Schließlich treten noch Kommissar Zufall und Madame, pardon: Mademoiselle X auf – die Autorin spielt routiniert mit allen erprobten Mitteln des Genres. Die letzten 30 bis 40 Seiten ersetzen die klassischen Plädoyers der Anwälte vor Gericht, wie wir das aus amerikanischen Courtroom-Dramas kennen.
In einer meisterlichen Gegenüberstellung von Verhör- und Erinnerungsszenen stellt sich letztlich heraus, wer Kate Hill-Sumner wirklich umgebracht hat. In diesem Endstadium ist es natürlich ein Ding der Unmöglichkeit, das Buch aus der Hand zu legen.
|Sex gibt’s auch|
Es mag in diesem Buch viel von Sex die Rede sein, denn das ist offenbar das, was heute die Gesellchaft zusammenhält – neben Geld, versteht sich (leider fehlt in diesem Buch die Besetzung für die illustre Rolle der Prostituierten, aber Kate ist nicht weit davon entfernt).
Doch weitaus mehr Probleme entstehen offenbar durch den Wandel der Werte über die Jahre hinweg.
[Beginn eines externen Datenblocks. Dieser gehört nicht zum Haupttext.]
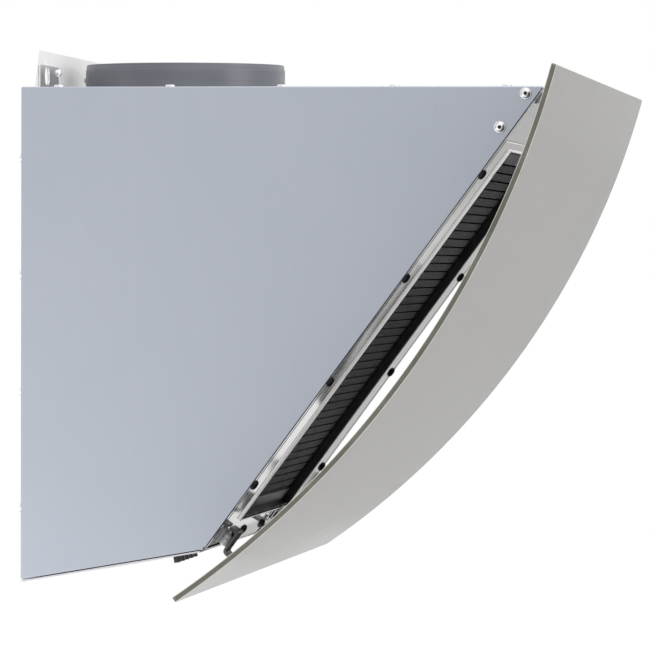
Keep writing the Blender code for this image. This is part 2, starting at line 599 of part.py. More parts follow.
SIDEWAYS = FRONT @ PROFILE                       # local (-s, h), x
for name, sign in (('left', -1), ('right', 1)):
    # fixed bracket: ear on the side panel, leaf behind the fascia, eye through the slot
    def across(a, b):
        return sorted((sign * a, sign * b))
    ear = slab([rounded([(-4.6, -1.3), (-13.4, -13.5), (-47.6, -13.5), (-47.6, -1.3)],
                        [0, 2, 3, 0], 3)], *across(HALF - SHEET - GAP, HALF - SHEET - GAP - 2))
    leaf = slab([rect(-46.8, -3.4, -6.6, -1.6)], *across(HALF - SHEET - GAP - 0.9, HINGE_X - 9.5))
    eye = slab([arc(-HINGE_S, HINGE_H, 3.9, 0, math.pi, 8) + [(-HINGE_S - 3.9, -2.6),
                                                              (-HINGE_S + 3.9, -2.6)]],
               *across(HINGE_X - 1.5, HINGE_X + 1.5))
    bore = slab([circle(-HINGE_S, HINGE_H, 2.42, 16)], *across(HINGE_X - 4, HINGE_X + 4))
    bolts = [slab([circle(-s, h, 1.9, 12)], *across(HALF - 5, HALF + 2)) for s, h in SIDE_SCREWS]
    node(f'hinge_bracket_{name}', [ear], 'zinc', SIDEWAYS,
         steps=[('add', leaf), ('add', eye), ('cut', bore)] + [('cut', b) for b in bolts])
    # moving arm: plate under the glass with two eyes either side of the fixed one
    base = slab([under_glass(1.5, 24.0, 1.3, 2.0)], *across(HINGE_X - 14, HINGE_X + 14))
    cheeks, bores = [], []
    for low, high in ((2.0, 4.5), (-4.5, -2.0)):
        top = behind_glass(HINGE_S) - 2.2
        cheeks.append((slab([arc(-HINGE_S, HINGE_H, 4.4, math.pi, 2 * math.pi, 8)
                             + [(-HINGE_S + 6.0, top), (-HINGE_S - 9.0, top)]],
                            *across(HINGE_X + low, HINGE_X + high)), LEVEL))
    node(f'hinge_arm_{name}', [base], 'chrome', SIDEWAYS, origin=HINGE,
         steps=[('add', gather(cheeks)),
                ('cut', slab([circle(-HINGE_S, HINGE_H, 2.65, 16)],
                             *across(HINGE_X - 6, HINGE_X + 6)))])
    # hook: leaf over the frame's edge, web along the slope, foot under the glass
    cx = sign * CATCH_X
    web = [(-393.4, 0.8), (-393.4, 7.4), (-394.6, 8.6), (-409.8, 8.6), (-411.3, 10.0),
           (-411.9, behind_glass(411.9) - 5.4), (-410.4, behind_glass(410.4) - 3.3),
           (-398.0, behind_glass(398.0) - 3.3)]
    hook = slab([bent(web, HOOK_THICK)], cx - HOOK_HALF, cx + HOOK_HALF)
    node(f'catch_hook_{name}', [hook], 'dark_steel', SIDEWAYS, origin=HINGE)
    # catch: plate in the notch, low side walls of its clip, sprung plunger along the slope
    plate = slab([rect(-412.5, -3.6, -393.0, -2.4)], *across(140.0, HALF - 2.0))
    outer_wall = rounded([(-408.5, -3.0), (-407.5, 0.4), (-397.0, 0.4), (-396.0, -3.0)],
                         [0, 1, 1, 0], 2)
    low_wall = rect(-408.8, -3.0, -395.6, -1.4)
    walls = gather([(slab([outer_wall], *across(CATCH_X + 16.2, CATCH_X + 17.8)), LEVEL),
                    (slab([low_wall], *across(CATCH_X + 22.0, CATCH_X + 24.0)), LEVEL),
                    (slab([low_wall], *across(CATCH_X - 14.0, CATCH_X - 12.4)), LEVEL)])
    node(f'catch_housing_{name}', [plate], 'zinc', SIDEWAYS, steps=[('add', walls)])
    along = on_front(cx, 396.8, 2.3, Matrix.Rotation(math.pi / 2, 4, 'X'))
    plunger = turned([(0, 12.4), (3.2, 12.2), (3.5, 11.8), (3.5, 6.8), (3.0, 6.6), (3.0, 6.1),
                      (3.4, 5.9), (3.4, 3.2), (2.2, 3.0), (2.2, 0.4), (1.8, 0), (0, 0)], 16)
    node(f'catch_plunger_{name}', [plunger], 'chrome', along, True)

pivot = turned([(0, 5.6), (2.3, 5.3), (2.3, -5.3), (0, -5.6)], 16)
for name, sign in (('left', -1), ('right', 1)):
    node(f'hinge_pin_{name}', [(pivot, Matrix.Translation((sign * HINGE_X * MM, 0, 0)) @ ALONG_X)],
         'chrome', HINGE, True)
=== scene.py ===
import math

import bmesh
import bpy
from mathutils import Matrix, Vector

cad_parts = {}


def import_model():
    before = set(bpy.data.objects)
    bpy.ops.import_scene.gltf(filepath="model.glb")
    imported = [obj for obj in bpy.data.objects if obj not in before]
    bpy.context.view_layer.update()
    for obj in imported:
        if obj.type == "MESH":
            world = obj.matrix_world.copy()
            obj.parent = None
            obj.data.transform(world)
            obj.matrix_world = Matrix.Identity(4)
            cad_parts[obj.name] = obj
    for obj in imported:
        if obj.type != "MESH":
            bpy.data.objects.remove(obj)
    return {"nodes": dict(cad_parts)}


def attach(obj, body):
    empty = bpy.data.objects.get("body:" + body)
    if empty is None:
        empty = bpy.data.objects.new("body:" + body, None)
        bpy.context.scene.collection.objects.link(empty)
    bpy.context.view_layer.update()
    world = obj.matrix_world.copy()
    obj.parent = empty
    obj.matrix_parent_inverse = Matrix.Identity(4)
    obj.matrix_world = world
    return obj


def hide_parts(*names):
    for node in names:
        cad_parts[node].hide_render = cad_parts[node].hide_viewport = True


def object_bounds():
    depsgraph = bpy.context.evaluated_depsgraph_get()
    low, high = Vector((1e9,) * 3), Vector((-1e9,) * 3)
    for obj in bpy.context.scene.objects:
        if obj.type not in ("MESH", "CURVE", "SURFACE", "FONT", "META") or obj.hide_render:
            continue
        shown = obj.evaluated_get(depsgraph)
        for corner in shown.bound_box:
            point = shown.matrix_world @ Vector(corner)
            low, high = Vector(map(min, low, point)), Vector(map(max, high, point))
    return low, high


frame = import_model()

cad_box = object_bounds()
MM = 0.001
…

Sowohl Steve Harding als auch Kate kommen aus gestörten bzw. zerfallenen Verhältnissen zu ihren Eltern – und damit fangen die ganzen Probleme an, auch für Kates späteren Mann und ihre kleine Tochter. Die Autorin macht also deutlich, wessen Opfer Kate im Grunde geworden ist. (Steve war nur die ausführende Hand. Selbstverständlich macht ihn das vor dem Gesetz nicht weniger schuldig.)
|Übrigens|
Der Originaltitel „The Breaker“ ist recht vieldeutig. ‚Wellenbrecher‘ ist nur eine Deutung, doch auch „Fingerbrecher“ wäre angemessen: Der Toten wurden alle Finger gebrochen.